Exercise
Every line of the data that contains the string "parts" must be copied.

Provided records

--- Start ---

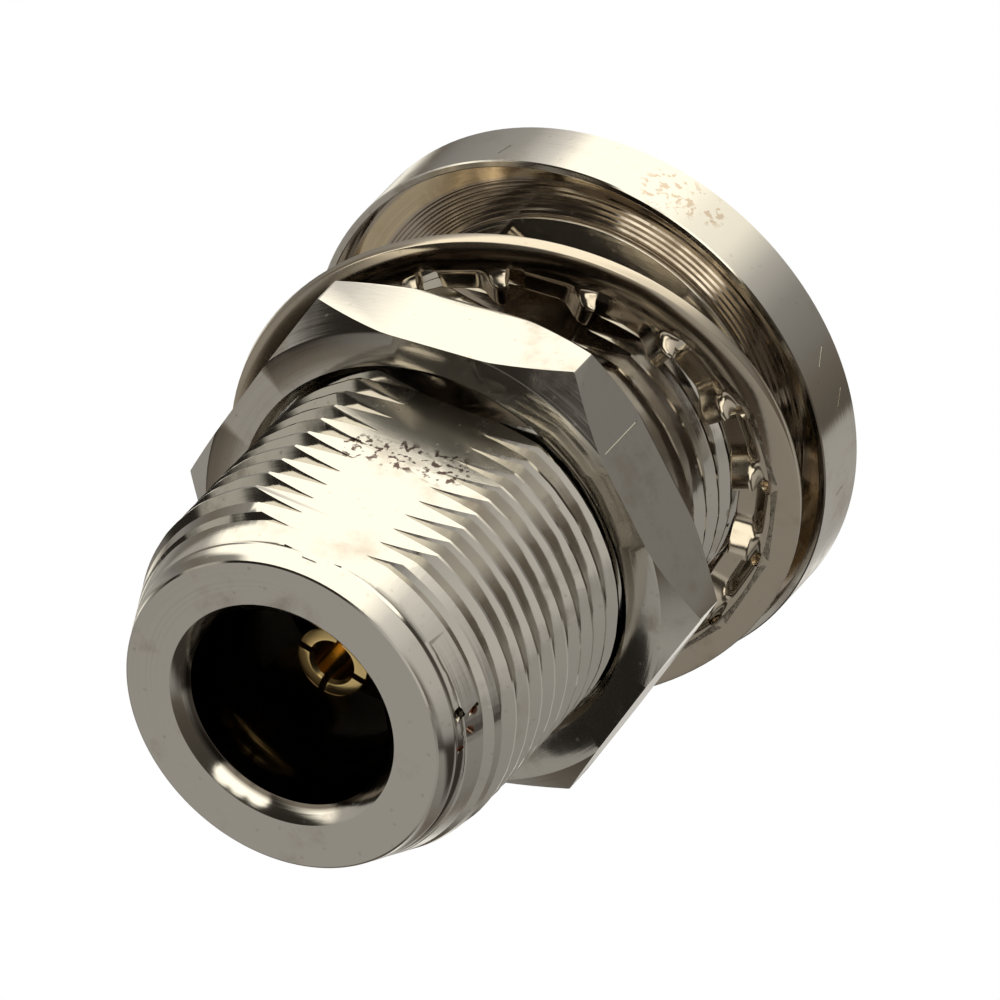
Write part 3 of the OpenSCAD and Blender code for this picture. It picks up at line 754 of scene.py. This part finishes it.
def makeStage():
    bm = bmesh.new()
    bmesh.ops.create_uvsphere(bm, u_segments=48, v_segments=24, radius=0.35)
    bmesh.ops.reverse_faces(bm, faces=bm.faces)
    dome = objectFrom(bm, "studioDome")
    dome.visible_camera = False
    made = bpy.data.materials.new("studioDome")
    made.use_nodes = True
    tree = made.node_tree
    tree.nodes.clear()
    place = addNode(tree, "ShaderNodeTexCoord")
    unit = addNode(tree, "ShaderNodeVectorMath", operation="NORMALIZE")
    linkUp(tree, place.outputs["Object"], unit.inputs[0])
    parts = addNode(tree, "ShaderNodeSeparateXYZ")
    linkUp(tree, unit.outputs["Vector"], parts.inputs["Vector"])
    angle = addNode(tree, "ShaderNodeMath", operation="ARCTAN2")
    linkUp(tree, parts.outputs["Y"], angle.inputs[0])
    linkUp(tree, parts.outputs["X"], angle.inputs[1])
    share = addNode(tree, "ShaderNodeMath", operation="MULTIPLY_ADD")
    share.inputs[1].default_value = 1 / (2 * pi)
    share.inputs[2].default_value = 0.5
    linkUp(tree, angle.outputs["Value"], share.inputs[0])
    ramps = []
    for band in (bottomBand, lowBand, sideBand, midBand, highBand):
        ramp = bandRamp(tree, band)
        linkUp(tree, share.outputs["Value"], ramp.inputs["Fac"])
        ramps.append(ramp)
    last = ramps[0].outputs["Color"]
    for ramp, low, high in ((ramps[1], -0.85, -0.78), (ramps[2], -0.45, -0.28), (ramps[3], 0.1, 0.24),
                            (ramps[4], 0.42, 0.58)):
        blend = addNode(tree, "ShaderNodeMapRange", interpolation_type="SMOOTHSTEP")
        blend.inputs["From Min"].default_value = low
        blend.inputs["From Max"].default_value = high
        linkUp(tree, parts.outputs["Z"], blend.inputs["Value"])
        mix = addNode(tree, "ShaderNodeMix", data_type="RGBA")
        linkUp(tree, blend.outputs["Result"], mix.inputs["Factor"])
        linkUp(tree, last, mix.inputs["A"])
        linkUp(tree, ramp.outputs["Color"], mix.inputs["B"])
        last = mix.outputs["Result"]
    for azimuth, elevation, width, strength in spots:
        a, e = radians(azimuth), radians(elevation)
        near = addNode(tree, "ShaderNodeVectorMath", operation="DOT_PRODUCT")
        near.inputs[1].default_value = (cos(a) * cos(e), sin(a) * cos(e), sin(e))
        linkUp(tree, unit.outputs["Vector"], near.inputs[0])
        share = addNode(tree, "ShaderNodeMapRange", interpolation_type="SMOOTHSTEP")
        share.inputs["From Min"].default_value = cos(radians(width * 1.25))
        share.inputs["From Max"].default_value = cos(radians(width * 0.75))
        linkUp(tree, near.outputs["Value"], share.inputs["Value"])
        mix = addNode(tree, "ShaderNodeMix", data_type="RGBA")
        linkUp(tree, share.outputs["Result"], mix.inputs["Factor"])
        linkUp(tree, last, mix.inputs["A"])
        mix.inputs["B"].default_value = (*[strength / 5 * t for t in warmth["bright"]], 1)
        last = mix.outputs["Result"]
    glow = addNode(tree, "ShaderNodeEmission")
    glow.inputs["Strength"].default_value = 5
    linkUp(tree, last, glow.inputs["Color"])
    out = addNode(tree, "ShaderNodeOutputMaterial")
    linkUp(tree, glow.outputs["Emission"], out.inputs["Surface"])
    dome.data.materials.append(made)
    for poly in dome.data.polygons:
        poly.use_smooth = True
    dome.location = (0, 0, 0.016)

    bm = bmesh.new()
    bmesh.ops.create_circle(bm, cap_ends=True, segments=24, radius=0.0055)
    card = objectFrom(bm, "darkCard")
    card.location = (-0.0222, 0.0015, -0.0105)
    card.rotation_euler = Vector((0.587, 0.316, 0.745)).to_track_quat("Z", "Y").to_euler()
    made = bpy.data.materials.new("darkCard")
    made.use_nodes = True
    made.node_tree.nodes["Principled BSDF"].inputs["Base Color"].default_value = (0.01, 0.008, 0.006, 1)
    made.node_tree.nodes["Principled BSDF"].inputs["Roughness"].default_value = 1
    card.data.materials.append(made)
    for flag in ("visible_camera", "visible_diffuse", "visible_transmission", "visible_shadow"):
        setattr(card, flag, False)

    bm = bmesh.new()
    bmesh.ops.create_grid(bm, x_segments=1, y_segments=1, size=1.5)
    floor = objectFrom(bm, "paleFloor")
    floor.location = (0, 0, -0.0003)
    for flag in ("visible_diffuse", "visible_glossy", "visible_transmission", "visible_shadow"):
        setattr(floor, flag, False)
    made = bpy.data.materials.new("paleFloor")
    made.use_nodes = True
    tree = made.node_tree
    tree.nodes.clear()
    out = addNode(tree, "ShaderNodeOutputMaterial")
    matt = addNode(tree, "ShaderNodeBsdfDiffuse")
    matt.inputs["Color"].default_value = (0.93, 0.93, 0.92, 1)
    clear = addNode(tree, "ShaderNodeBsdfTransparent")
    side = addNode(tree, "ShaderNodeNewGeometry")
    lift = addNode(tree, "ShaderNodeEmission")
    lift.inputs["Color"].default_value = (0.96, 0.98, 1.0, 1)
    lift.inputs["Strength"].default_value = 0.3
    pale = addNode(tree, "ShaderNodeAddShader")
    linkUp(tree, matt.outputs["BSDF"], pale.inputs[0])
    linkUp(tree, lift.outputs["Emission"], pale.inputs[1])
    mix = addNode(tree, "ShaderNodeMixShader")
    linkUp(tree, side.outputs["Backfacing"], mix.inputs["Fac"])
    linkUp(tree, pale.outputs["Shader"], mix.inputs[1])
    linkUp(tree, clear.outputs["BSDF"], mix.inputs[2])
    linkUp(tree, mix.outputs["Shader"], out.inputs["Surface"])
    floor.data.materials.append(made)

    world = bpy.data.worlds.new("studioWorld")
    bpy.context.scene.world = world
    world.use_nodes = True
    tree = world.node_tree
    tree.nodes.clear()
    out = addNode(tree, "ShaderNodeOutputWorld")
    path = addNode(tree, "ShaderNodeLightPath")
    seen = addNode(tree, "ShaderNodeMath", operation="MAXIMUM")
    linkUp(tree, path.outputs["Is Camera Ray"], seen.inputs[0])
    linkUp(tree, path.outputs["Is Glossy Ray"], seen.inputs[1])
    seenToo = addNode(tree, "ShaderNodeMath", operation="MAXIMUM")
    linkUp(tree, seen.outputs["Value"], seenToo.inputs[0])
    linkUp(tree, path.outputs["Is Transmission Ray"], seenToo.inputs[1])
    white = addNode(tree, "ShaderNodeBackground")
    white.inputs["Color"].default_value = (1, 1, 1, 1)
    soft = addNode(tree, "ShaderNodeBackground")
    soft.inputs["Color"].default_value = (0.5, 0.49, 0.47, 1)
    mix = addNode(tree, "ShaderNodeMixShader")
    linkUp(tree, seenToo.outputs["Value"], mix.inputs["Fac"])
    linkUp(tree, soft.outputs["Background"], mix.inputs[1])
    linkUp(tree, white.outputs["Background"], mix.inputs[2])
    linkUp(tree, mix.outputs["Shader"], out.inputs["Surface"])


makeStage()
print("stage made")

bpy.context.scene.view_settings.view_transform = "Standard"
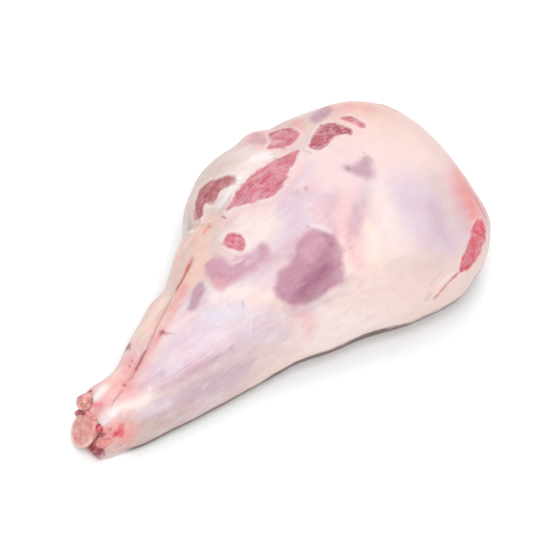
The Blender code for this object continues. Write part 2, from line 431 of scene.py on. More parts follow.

--- End ---

Output for this task
    parts = addNode(tree, "ShaderNodeSeparateXYZ")
    linkUp(tree, unit.outputs["Vector"], parts.inputs["Vector"])
    linkUp(tree, parts.outputs["Y"], angle.inputs[0])
    linkUp(tree, parts.outputs["X"], angle.inputs[1])
        linkUp(tree, parts.outputs["Z"], blend.inputs["Value"])
The Blender code for this object continues. Write part 2, from line 431 of scene.py on. More parts follow.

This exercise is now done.